I've never looked at Jin's micro-paintings or micro-carvings in person, and even if I had, I wouldn't have been able to see them -- not without a microscope. Even his biggest micro-painting, a group of portraits of the 42 US presidents on a single human hair, is less than 6mm long.
The Portraits of 42 American Presidents was completed last year in New York and holds the world record for most portraits in the smallest area. Somehow, Jin managed to give each president a vivid expression in a face with a diameter less than 0.4mm. Each face is distinct and recognizable.
Jin has created over 100 micro-paintings and carvings on different-colored hair, ivory and diamonds, and his works extend the traditional Chinese art of engraving and miniscule calligraphy.
In an e-mail interview, Jin explained that micro-painting has a long history in China and was done in pictographs on animal bones and tortoise shells. Jin called these Shang Dynasty inscriptions "the earliest mature writing" in China.
This writing, Jin said, was meant to evoke or explain the divine. As most people were illiterate, writing was of little help to the majority. In fact, it was the mystery of the inaccessible language that evoked the divine.
Today, micro-art creates hidden worlds similar to how carved pictographs created hidden worlds to populations of illiterates.
Jin has carved Tang Dynasty poems onto human hair, and his 1986 work Li Bai includes a Li Bai poem, beside a portrait of the poet in a white cloak under the moon -- all in a 3mm by 5.5mm area. Pine Trees in a Cloudy Valley (1985, 2x7.5mm), The Great Wall (1988, 3.5x6mm) and Flying Cloud (1986, 3x5.5mm) extend the Chinese landscape tradition, while Red Plum (1986, 3x6mm) is comparatively sparse and manages to contrast bright red petals on an ivory background through carving and painting.
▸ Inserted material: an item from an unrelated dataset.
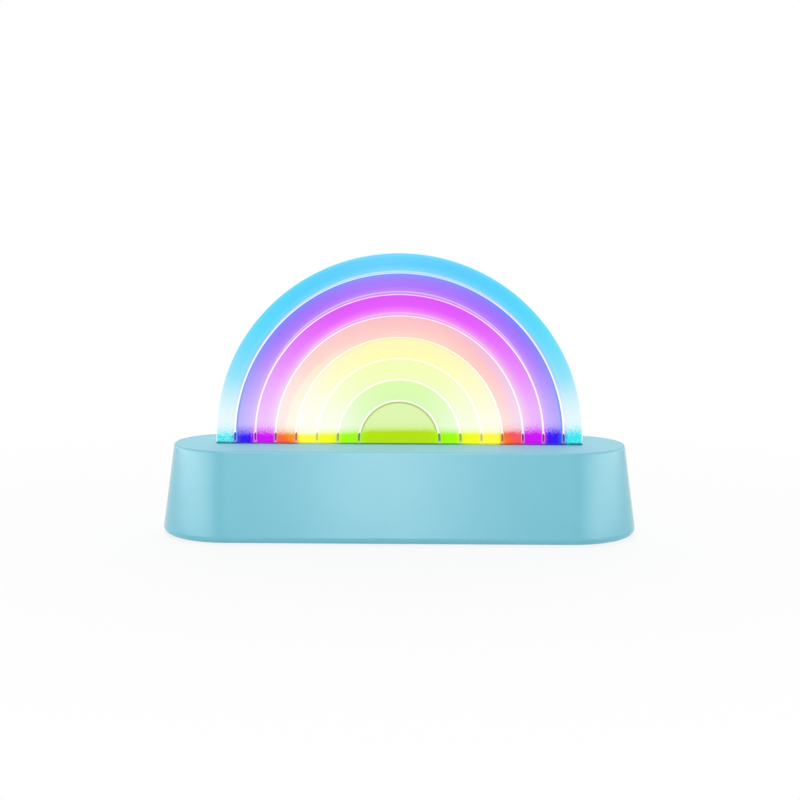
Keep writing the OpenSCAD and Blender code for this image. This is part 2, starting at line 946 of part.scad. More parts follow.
module clamp_screws() {
    color("#B9BCC0")
    for (side = [-1, 1])
        translate([0, -cell_y + side * clamp_y, cell_z + clamp_foot_t])
            rotate([180, 0, 0])
                screw_up(clamp_screw_d, clamp_screw_l, small_head_d, small_head_h);
}

// Open-topped connector header on the board's inner face
module header(at) {
    on_board_back(at)
        difference() {
            translate([-header_size[0] / 2, -header_size[1] / 2, 0])
                cube(header_size);
            translate([
                header_wall - header_size[0] / 2,
                header_wall - header_size[1] / 2,
                header_size[2] - plug_sunk
            ])
                cube([header_size[0] - 2 * header_wall, header_size[1] - 2 * header_wall, plug_sunk + past]);
        }
}

// Plug that is pushed into a header
module header_plug(at) {
    on_board_back(at)
        translate([-plug_size[0] / 2, -plug_size[1] / 2, header_size[2] - plug_sunk])
            cube(plug_size);
}

// Place where wire k of n leaves a plug
function plug_exit(at, k, n) = rear_point(
    at[0] + (k - (n - 1) / 2) * lead_pitch, at[1], board_back + header_size[2] - plug_sunk + plug_size[2]
);

module battery_header() {
    color("#F3EFE2")
    header(battery_header_at);
}

module battery_plug() {
    color("#EFEADB")
    header_plug(battery_header_at);
}

module led_header() {
    color("#F3EFE2")
    header(led_header_at);
}

module led_plug() {
    color("#EFEADB")
    header_plug(led_header_at);
}

module battery_lead_red() {
    color("#C8322B")
    lead(red_route);
}

module battery_lead_black() {
    color("#26272A")
    lead(black_route);
}

// Three wires from the board to the underside of the light board
module led_leads() {
    color("#E8E8E4")
    for (k = [0:led_header_pins - 1]) {
        start = plug_exit(led_header_at, k, led_header_pins);
        end = [lead_x + (k - 1) * lead_pitch, 0, pocket_floor];
        lead([start, start + 4 * inward, end + [0, 4, -8], end + [0, 0, -4], end]);
    }
}

base_housing();
bottom_cover();
rubber_feet();
cover_screws();
rainbow_panel();
light_channel();
channel_screws();
light_mask();
led_board();
leds_cyan();
leds_blue();
leds_magenta();
leds_orange();
leds_yellow();
leds_lemon();
leds_green();
leds_lime();
control_board();
board_screws();
controller_chip();
charger_chip();
power_inductor();
board_capacitors();
usb_shell();
usb_tongue();
power_button();
power_plunger();
power_switch();
mode_button();
mode_plunger();
mode_switch();
battery_cell();
battery_tabs();
battery_clamp();
clamp_screws();
battery_header();
battery_plug();
battery_lead_red();
battery_lead_black();
led_header();
led_plug();
led_leads();
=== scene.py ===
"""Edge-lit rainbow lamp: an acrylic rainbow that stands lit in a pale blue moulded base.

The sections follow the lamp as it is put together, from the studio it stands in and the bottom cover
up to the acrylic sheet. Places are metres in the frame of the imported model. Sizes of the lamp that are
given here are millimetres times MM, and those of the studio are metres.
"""

import math

import bpy
import numpy as np
from mathutils import Matrix, Vector
from mathutils.geometry import delaunay_2d_cdt


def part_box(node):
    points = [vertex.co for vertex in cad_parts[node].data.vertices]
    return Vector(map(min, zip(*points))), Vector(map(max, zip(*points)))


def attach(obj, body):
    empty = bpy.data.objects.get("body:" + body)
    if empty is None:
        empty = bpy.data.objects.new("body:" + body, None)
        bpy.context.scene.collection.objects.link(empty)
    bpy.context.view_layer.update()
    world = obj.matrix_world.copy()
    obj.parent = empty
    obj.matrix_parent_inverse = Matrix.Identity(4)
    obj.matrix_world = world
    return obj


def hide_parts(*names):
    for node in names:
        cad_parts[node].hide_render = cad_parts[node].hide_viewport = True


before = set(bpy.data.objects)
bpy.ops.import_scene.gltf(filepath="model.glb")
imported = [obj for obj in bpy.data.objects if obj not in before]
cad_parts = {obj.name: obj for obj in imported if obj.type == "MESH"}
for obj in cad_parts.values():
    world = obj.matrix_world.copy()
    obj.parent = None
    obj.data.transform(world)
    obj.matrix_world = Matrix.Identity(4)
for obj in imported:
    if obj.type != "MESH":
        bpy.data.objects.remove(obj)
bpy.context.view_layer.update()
MM = 0.001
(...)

Jin has extended traditional techniques of micro-carving and painting, too. He perfected a method called pomo in which minute amounts of ink are splashed onto the surface of ivory, usually about the size of a rice grain. Jin also uses more traditional tools, such as little brushes, inks and oils to paint.
Micro-painting is usually the medium he uses for his pop culture and Western-themed works, and he has also created micro-paintings of Asian and Middle Eastern heads of state. Elegant is a portrait on the width of a black hair and resembles Marilyn Monroe. Charlie Chaplain is about the same size and is painted on a white hair.
In the US and Europe, it's micro-painting, not micro-carving, that has found interest and applicability beyond pop culture icon renditions and pictures of president.
Micro-painting caught some attention during the West's modernist period, when American and European artists began to think of Asian art as something that could be applied to Western practice, not simply as something to gaze at with Orientalist thinking. Max Ernst's Micro-painting, at the Museum of Modern Art in New York is an example.
Micro-painting has also been practically applied in the area of making toys, trinkets, jewelry, models and game-pieces in the West, but China has been the hub of producing the items that are micro-painted and sent to the shelves of Western stores.
At the European company that produces Kinder Surprises -- tiny figures inside Easter eggs -- robots have taken over the painting of 23 million tiny figures, whose faces and details used to be painted by Chinese laborers. The robots are faster and paint with an accuracy within .01mm.